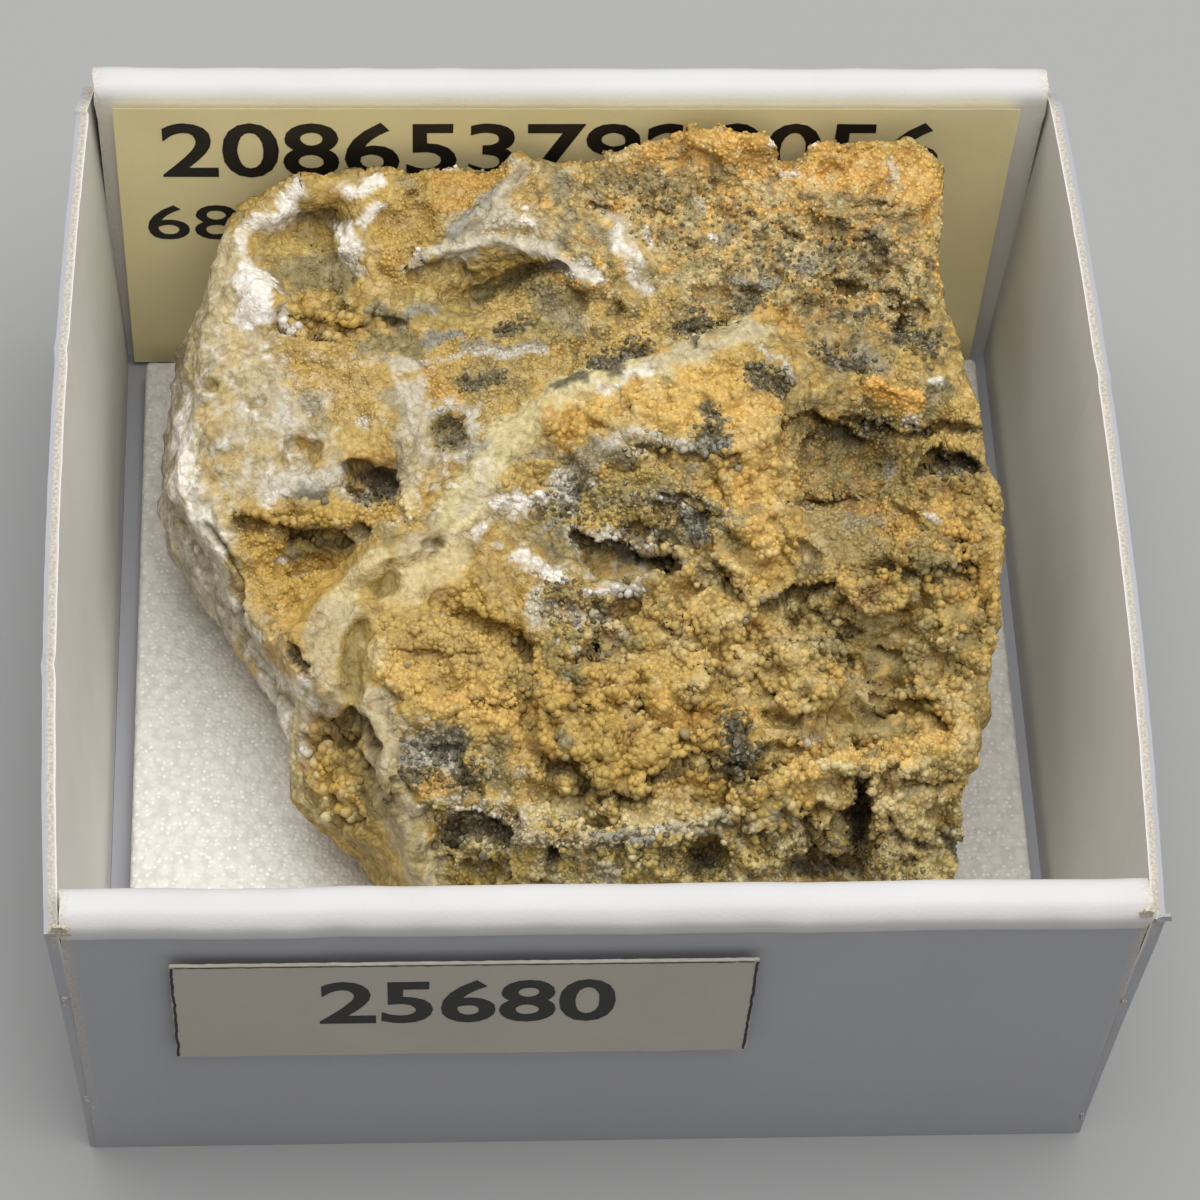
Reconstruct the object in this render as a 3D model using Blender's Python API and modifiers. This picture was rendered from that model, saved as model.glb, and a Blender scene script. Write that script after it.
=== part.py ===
"""Smithsonite specimen resting in a small folded-card box: pad, label card and sticker included."""
import bmesh
import bpy
import numpy as np
from mathutils import Vector, noise

MM = 0.001
GAP = 0.3 * MM

# Folded card tray, origin at the centre of its underside
TRAY_DEPTH = 39.5 * MM
FLOOR_HALF_WIDTH = 19.45 * MM
CORNER_LEAN = 0.55 * MM
MIDDLE_BULGE = 0.6 * MM
SIDE_WALL_HEIGHT = 17.4 * MM
SIDE_WALL_THICKNESS = 0.5 * MM
FLOOR_THICKNESS = 0.5 * MM
FOLD_HEIGHT = 18.2 * MM
FOLD_THICKNESS = 1.6 * MM
FOLD_ROUNDING = 0.7 * MM
FOLD_PROUD = 0.05 * MM

# Pad on the floor of the tray
PAD_SIZE = (36.4 * MM, 34.6 * MM, 1.2 * MM)
PAD_CENTRE = (0.1 * MM, -0.5 * MM)
PAD_EDGE_ROUNDING = 0.25 * MM

# Label card against the back wall
LABEL_SIZE = (36.9 * MM, 0.32 * MM, 17.2 * MM)
LABEL_CENTRE_X = -0.22 * MM

# Sticker on the front wall
STICKER_SIZE = (21.2 * MM, 0.12 * MM, 7.1 * MM)
STICKER_CENTRE = (-5.1 * MM, 12.1 * MM)

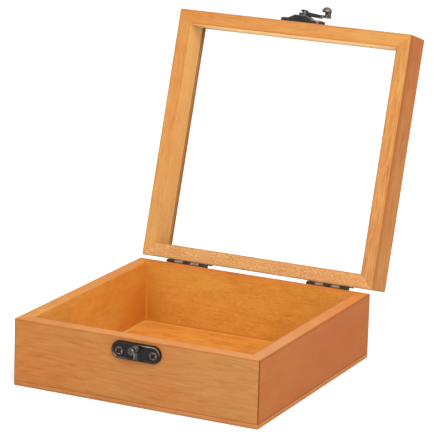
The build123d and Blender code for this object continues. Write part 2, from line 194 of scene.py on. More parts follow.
def wood(name, outer, rim, inner, seed, streak=1.0, mottle=1.0, speck=0.0, fleck=0.0, drift=0.0,
         edging=1.0, nook=None, strip=None, height_shade=None, outer_height_shade=None, skirt=False):
    """Honey-stained, satin wood with one tone for each face of the board.

    A tone is one colour, or a pair of colours for the board's two ends. The mesh carries
    'grain' (mm: along the board, depth, height), 'edge', 'seam', 'rim' and 'inner'.
    streak, mottle, speck and fleck are the strengths of the grain lines, clouds, fine grit and
    pale flecks; drift slides the hue along the board; edging is the strength of the darker
    edges, a stain and painted shade that dims the light the eased edges catch. nook (clear, full)
    paints shade on the foot of the inner face towards one end of the board, by its corner.
    strip (clear, full, tone) tints the inner face along the board; height_shade and
    outer_height_shade (clear, full, tone) paint shade on the inner and the outer face by height.
    skirt gives the floor its paler border."""
    t = Tree(name)
    kept = {
        label: t.node("Attribute", {"attribute_name": label}).outputs["Fac"]
        for label in ("edge", "seam", "rim", "inner")
    }
    grain = t.node("Attribute", {"attribute_name": "grain"}).outputs["Vector"]
    at = t.vec("ADD", grain, (seed * 131.7, seed * 47.3, seed * 29.1))
    sway = t.node("TexNoise", Vector=t.vec("MULTIPLY", at, (0.012, 0.02, 0.02)), Scale=1.0, Detail=1.0)
    sway = t.vec("SUBTRACT", sway.outputs["Color"], (0.5, 0.5, 0.5))
    at = t.vec("ADD", at, t.vec("MULTIPLY", sway, (0.0, 8.0, 8.0)))

    def pattern(along, across, detail, rough=0.5):
        """Noise with this many features per mm along and across the grain."""
        return t.noise(t.vec("MULTIPLY", at, (along, across, across)), detail=detail, rough=rough)

    fine = pattern(0.09, 1.25, 3.0, 0.6)
    line = pattern(0.06, 0.62, 2.0, 0.55)
    grit = pattern(0.55, 0.9, 1.0)
    cloud = pattern(0.06, 0.11, 4.0, 0.65)
    hue = pattern(0.018, 0.05, 2.0)
    pore = t.span(pattern(0.16, 2.6, 2.0, 0.6), 0.60, 0.76)
    total = 0.5
    for part, gain in ((fine, 1.4 * streak), (line, 0.60 * streak), (cloud, 0.75 * mottle), (grit, speck)):
        total = t.math("ADD", total, t.math("MULTIPLY", t.math("SUBTRACT", part, 0.5), gain))
    shade = t.ramp(t.math("ADD", total, 0.0, clamp=True), [(0.0, GRAIN_DARK), (0.5, PLAIN), (1.0, GRAIN_LIGHT)])
    across, deep, up = t.node("SeparateXYZ", Vector=grain).outputs
    slide = t.math("ADD", hue, t.math("MULTIPLY", across, drift))
    warm = t.ramp(slide, [(0.25, HUE_RED), (0.75, HUE_YELLOW)])
    shade = t.mix(1.0, shade, warm, "MULTIPLY")
    shade = t.mix(t.math("MULTIPLY", pore, PORE_DEPTH * streak), shade, PORE_TONE)
    if fleck:
        spot = pattern(1.0, 1.7, 1.0)
        shade = t.mix(t.math("MULTIPLY", t.span(spot, 0.52, 0.68), fleck), shade, FLECK_TONE)
        shade = t.mix(t.math("MULTIPLY", t.span(spot, 0.46, 0.32), fleck * 0.8), shade, GRAIN_DARK)
    # Patchy noise; with it the edges darken as stain and as painted shade, and the joint lines vary.
    rub = pattern(0.12, 0.3, 3.0)
    worn_and_painted_light = t.math("MULTIPLY", kept["edge"], t.span(rub, 0.35, 0.65, 0.75 * edging, 0.35 * edging), clamp=True)
    shade = t.mix(worn_and_painted_light, shade, EDGE_STAIN_AND_SHADE)
    joint = t.math("MULTIPLY", t.span(kept["seam"], 0.25, 0.7), t.span(rub, 0.3, 0.7, 0.75, 1.0))
    shade = t.mix(joint, shade, JOINT_TONE)
    # Painted shade at the foot of the inner face, stronger towards the corner at one end of the board.
    if nook:
        low = t.span(up, BODY_H - 8.0, PANEL + 3.0, 0.25, 1.0)
        end = t.math("MULTIPLY", t.math("MULTIPLY", t.span(across, *nook), low), kept["inner"])
        shade = t.mix(end, shade, NOOK_SHADE)
    # Painted shade by height on the inner face and, on some boards, on the outer face.
    tints = [(strip, across, kept["inner"]), (height_shade, up, kept["inner"])]
    if outer_height_shade:
        outside = t.math("SUBTRACT", 1.0, t.math("MAXIMUM", kept["inner"], kept["rim"]))
        tints.append((outer_height_shade, up, outside))
    for tint, place, face in tints:
        if tint:
            clear, full, tone = tint
            shade = t.mix(t.math("MULTIPLY", t.span(place, clear, full), face), shade, tone)
    if skirt:
        reach = t.math("MAXIMUM", t.math("ABSOLUTE", across), t.math("ABSOLUTE", deep))
        shade = t.mix(t.span(reach, *SKIRT), shade, GRAIN_LIGHT)

    def by_end(tone):
        return tone if len(tone) == 3 else t.mix(t.span(across, -BOARD_END, BOARD_END), *tone)

    tone = t.mix(kept["inner"], t.mix(kept["rim"], by_end(outer), by_end(rim)), by_end(inner))
    colour = t.mix(1.0, tone, shade, "MULTIPLY")
    height = t.math("ADD", t.math("MULTIPLY", fine, 0.5), t.math("MULTIPLY", pore, -0.6))
    bump = t.node("Bump", Strength=0.3, Distance=0.00005, Height=height)
    rough = t.math("ADD", t.span(fine, 0.3, 0.7, 0.48, 0.60), t.math("MULTIPLY", pore, 0.1))
    bsdf = t.node("BsdfPrincipled", Base_Color=colour, Roughness=rough, Normal=bump.outputs[0])
    bsdf.inputs["Specular IOR Level"].default_value = SATIN
    return t.surface(bsdf.outputs[0])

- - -

__TO DO__: Reproduce all of the data exactly as given.

__EXPECTED OUTPUT__:
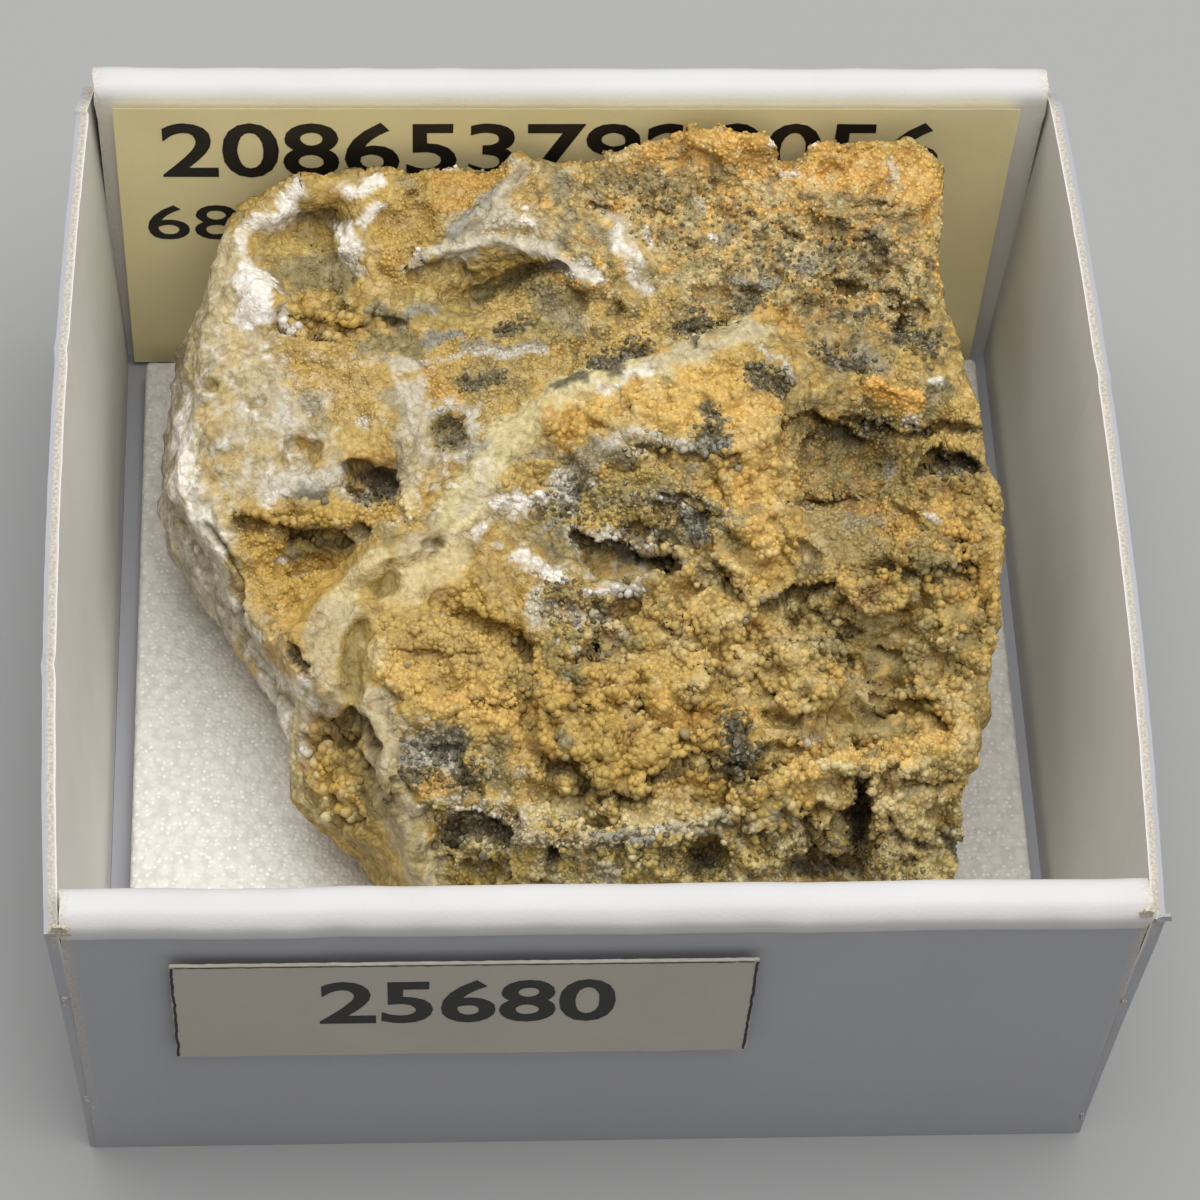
Reconstruct the object in this render as a 3D model using Blender's Python API and modifiers. This picture was rendered from that model, saved as model.glb, and a Blender scene script. Write that script after it.
=== part.py ===
"""Smithsonite specimen resting in a small folded-card box: pad, label card and sticker included."""
import bmesh
import bpy
import numpy as np
from mathutils import Vector, noise

MM = 0.001
GAP = 0.3 * MM

# Folded card tray, origin at the centre of its underside
TRAY_DEPTH = 39.5 * MM
FLOOR_HALF_WIDTH = 19.45 * MM
CORNER_LEAN = 0.55 * MM
MIDDLE_BULGE = 0.6 * MM
SIDE_WALL_HEIGHT = 17.4 * MM
SIDE_WALL_THICKNESS = 0.5 * MM
FLOOR_THICKNESS = 0.5 * MM
FOLD_HEIGHT = 18.2 * MM
FOLD_THICKNESS = 1.6 * MM
FOLD_ROUNDING = 0.7 * MM
FOLD_PROUD = 0.05 * MM

# Pad on the floor of the tray
PAD_SIZE = (36.4 * MM, 34.6 * MM, 1.2 * MM)
PAD_CENTRE = (0.1 * MM, -0.5 * MM)
PAD_EDGE_ROUNDING = 0.25 * MM

# Label card against the back wall
LABEL_SIZE = (36.9 * MM, 0.32 * MM, 17.2 * MM)
LABEL_CENTRE_X = -0.22 * MM

# Sticker on the front wall
STICKER_SIZE = (21.2 * MM, 0.12 * MM, 7.1 * MM)
STICKER_CENTRE = (-5.1 * MM, 12.1 * MM)

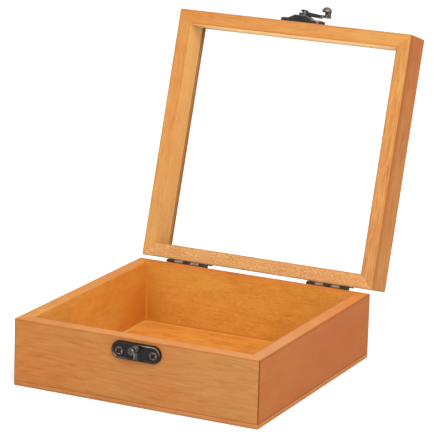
The build123d and Blender code for this object continues. Write part 2, from line 194 of scene.py on. More parts follow.
def wood(name, outer, rim, inner, seed, streak=1.0, mottle=1.0, speck=0.0, fleck=0.0, drift=0.0,
         edging=1.0, nook=None, strip=None, height_shade=None, outer_height_shade=None, skirt=False):
    """Honey-stained, satin wood with one tone for each face of the board.

    A tone is one colour, or a pair of colours for the board's two ends. The mesh carries
    'grain' (mm: along the board, depth, height), 'edge', 'seam', 'rim' and 'inner'.
    streak, mottle, speck and fleck are the strengths of the grain lines, clouds, fine grit and
    pale flecks; drift slides the hue along the board; edging is the strength of the darker
    edges, a stain and painted shade that dims the light the eased edges catch. nook (clear, full)
    paints shade on the foot of the inner face towards one end of the board, by its corner.
    strip (clear, full, tone) tints the inner face along the board; height_shade and
    outer_height_shade (clear, full, tone) paint shade on the inner and the outer face by height.
    skirt gives the floor its paler border."""
    t = Tree(name)
    kept = {
        label: t.node("Attribute", {"attribute_name": label}).outputs["Fac"]
        for label in ("edge", "seam", "rim", "inner")
    }
    grain = t.node("Attribute", {"attribute_name": "grain"}).outputs["Vector"]
    at = t.vec("ADD", grain, (seed * 131.7, seed * 47.3, seed * 29.1))
    sway = t.node("TexNoise", Vector=t.vec("MULTIPLY", at, (0.012, 0.02, 0.02)), Scale=1.0, Detail=1.0)
    sway = t.vec("SUBTRACT", sway.outputs["Color"], (0.5, 0.5, 0.5))
    at = t.vec("ADD", at, t.vec("MULTIPLY", sway, (0.0, 8.0, 8.0)))

    def pattern(along, across, detail, rough=0.5):
        """Noise with this many features per mm along and across the grain."""
        return t.noise(t.vec("MULTIPLY", at, (along, across, across)), detail=detail, rough=rough)

    fine = pattern(0.09, 1.25, 3.0, 0.6)
    line = pattern(0.06, 0.62, 2.0, 0.55)
    grit = pattern(0.55, 0.9, 1.0)
    cloud = pattern(0.06, 0.11, 4.0, 0.65)
    hue = pattern(0.018, 0.05, 2.0)
    pore = t.span(pattern(0.16, 2.6, 2.0, 0.6), 0.60, 0.76)
    total = 0.5
    for part, gain in ((fine, 1.4 * streak), (line, 0.60 * streak), (cloud, 0.75 * mottle), (grit, speck)):
        total = t.math("ADD", total, t.math("MULTIPLY", t.math("SUBTRACT", part, 0.5), gain))
    shade = t.ramp(t.math("ADD", total, 0.0, clamp=True), [(0.0, GRAIN_DARK), (0.5, PLAIN), (1.0, GRAIN_LIGHT)])
    across, deep, up = t.node("SeparateXYZ", Vector=grain).outputs
    slide = t.math("ADD", hue, t.math("MULTIPLY", across, drift))
    warm = t.ramp(slide, [(0.25, HUE_RED), (0.75, HUE_YELLOW)])
    shade = t.mix(1.0, shade, warm, "MULTIPLY")
    shade = t.mix(t.math("MULTIPLY", pore, PORE_DEPTH * streak), shade, PORE_TONE)
    if fleck:
        spot = pattern(1.0, 1.7, 1.0)
        shade = t.mix(t.math("MULTIPLY", t.span(spot, 0.52, 0.68), fleck), shade, FLECK_TONE)
        shade = t.mix(t.math("MULTIPLY", t.span(spot, 0.46, 0.32), fleck * 0.8), shade, GRAIN_DARK)
    # Patchy noise; with it the edges darken as stain and as painted shade, and the joint lines vary.
    rub = pattern(0.12, 0.3, 3.0)
    worn_and_painted_light = t.math("MULTIPLY", kept["edge"], t.span(rub, 0.35, 0.65, 0.75 * edging, 0.35 * edging), clamp=True)
    shade = t.mix(worn_and_painted_light, shade, EDGE_STAIN_AND_SHADE)
    joint = t.math("MULTIPLY", t.span(kept["seam"], 0.25, 0.7), t.span(rub, 0.3, 0.7, 0.75, 1.0))
    shade = t.mix(joint, shade, JOINT_TONE)
    # Painted shade at the foot of the inner face, stronger towards the corner at one end of the board.
    if nook:
        low = t.span(up, BODY_H - 8.0, PANEL + 3.0, 0.25, 1.0)
        end = t.math("MULTIPLY", t.math("MULTIPLY", t.span(across, *nook), low), kept["inner"])
        shade = t.mix(end, shade, NOOK_SHADE)
    # Painted shade by height on the inner face and, on some boards, on the outer face.
    tints = [(strip, across, kept["inner"]), (height_shade, up, kept["inner"])]
    if outer_height_shade:
        outside = t.math("SUBTRACT", 1.0, t.math("MAXIMUM", kept["inner"], kept["rim"]))
        tints.append((outer_height_shade, up, outside))
    for tint, place, face in tints:
        if tint:
            clear, full, tone = tint
            shade = t.mix(t.math("MULTIPLY", t.span(place, clear, full), face), shade, tone)
    if skirt:
        reach = t.math("MAXIMUM", t.math("ABSOLUTE", across), t.math("ABSOLUTE", deep))
        shade = t.mix(t.span(reach, *SKIRT), shade, GRAIN_LIGHT)

    def by_end(tone):
        return tone if len(tone) == 3 else t.mix(t.span(across, -BOARD_END, BOARD_END), *tone)

    tone = t.mix(kept["inner"], t.mix(kept["rim"], by_end(outer), by_end(rim)), by_end(inner))
    colour = t.mix(1.0, tone, shade, "MULTIPLY")
    height = t.math("ADD", t.math("MULTIPLY", fine, 0.5), t.math("MULTIPLY", pore, -0.6))
    bump = t.node("Bump", Strength=0.3, Distance=0.00005, Height=height)
    rough = t.math("ADD", t.span(fine, 0.3, 0.7, 0.48, 0.60), t.math("MULTIPLY", pore, 0.1))
    bsdf = t.node("BsdfPrincipled", Base_Color=colour, Roughness=rough, Normal=bump.outputs[0])
    bsdf.inputs["Specular IOR Level"].default_value = SATIN
    return t.surface(bsdf.outputs[0])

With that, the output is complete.